映画の冒頭シーンはこの最後の屠畜が行われる日に、牛がこの屠場に連れてこられるシーンだ。「いのちが血となり肉となり」する。私たちは日常的にステーキやすき焼きやハンバーグを食べているが、そのための作業を北出家の人たちが私たちに成り代わってやってくれていたのだ。

「生き物由来でない食物は存在しない。生きることは命を交換すること。いただきます、とは命をいただくということ」(生物学者の福岡伸一氏)である。

見終わったら、すっかり暗くなっていた

見終わったら、すっかり暗くなっていた

 

映画のパンフレットによれば、「北出家のルーツは、江戸時代末期の1847年まで遡ることができる。北出家はそのころから死牛馬の処理を生業としてきたと思われる。明治後期から昭和30年代までは、貝塚市堀町で日本最大規模の泉南家畜市場が開かれていた。4のつく日に市が立ち、子牛から成牛まで取引頭数は1回に1000頭を越えた」という。

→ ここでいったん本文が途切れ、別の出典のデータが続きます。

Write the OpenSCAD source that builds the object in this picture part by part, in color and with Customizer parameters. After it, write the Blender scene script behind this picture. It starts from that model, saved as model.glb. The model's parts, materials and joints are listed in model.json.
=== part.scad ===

先代の静雄さんは、ここで牛を買い付けて自宅の牛舎に係留し、屠場に連れて行って解体処理を行い、枝肉を近辺の小売店へ卸していた。新司さんと昭さんは小さいころからこの家畜市場や牧場へ共に行き、父親から牛を見極める目を養われた。

この映画のもう1つのテーマは被差別部落の問題でもある。映画の中でも「獣の皮を剥ぐもの」への差別撤廃を求める部落解放同盟の活動を取り上げている。新司さんが解放運動を行っていたからだ。

太田恭治氏(あとりえ西濱主宰)は同パンフレットの中で、「一家の住む東地区はかつて嶋村といわれ、同地区に住む人たちは江戸時代、生業は農業だったが、岸和田藩の掃除、警吏(刑場の下働き・町の警護など)などの役目も担った。死んだ牛馬の処理も受け持った。死んだ牛馬に触ると穢れるという考え方が支配的な一般社会からも差別を受けていた」と書いている。

嶋村の人たちは幕府からも公然と差別を受けていたが、太田氏によれば、「武士も庶民も『薬喰い』と称して、実は肉を食べていた」という。穢れ意識は根拠がないと指摘している。ただ、薬喰いは例外で、江戸時代に基本的に屠畜はなかった。

「日本では職人が尊敬される。時には、学問することより職能をもっている方が重要だとみなされる。能役者も歌舞伎役者ももとは被差別の人々だが、その職能への尊敬によって、差別のことは語られなくなった。重要な職能は世襲されることが多い」(田中優子法政大学教授)。

田中教授は「子どものころから仕事を見て育ち、他の者が真似できない能力を身につけるのだから、その存在は貴重だ。世襲される仕事はとりわけ、社会から必要とされている。職能がもっと語られてもよいはずである」と強調する。

自分の生まれた郷里にも、そうした仕事を営む部落があった。親からも周囲からもその話はよく聞いた。しかし、そうした指摘は根拠のないことであることがこの映画を見てはっきり分かった。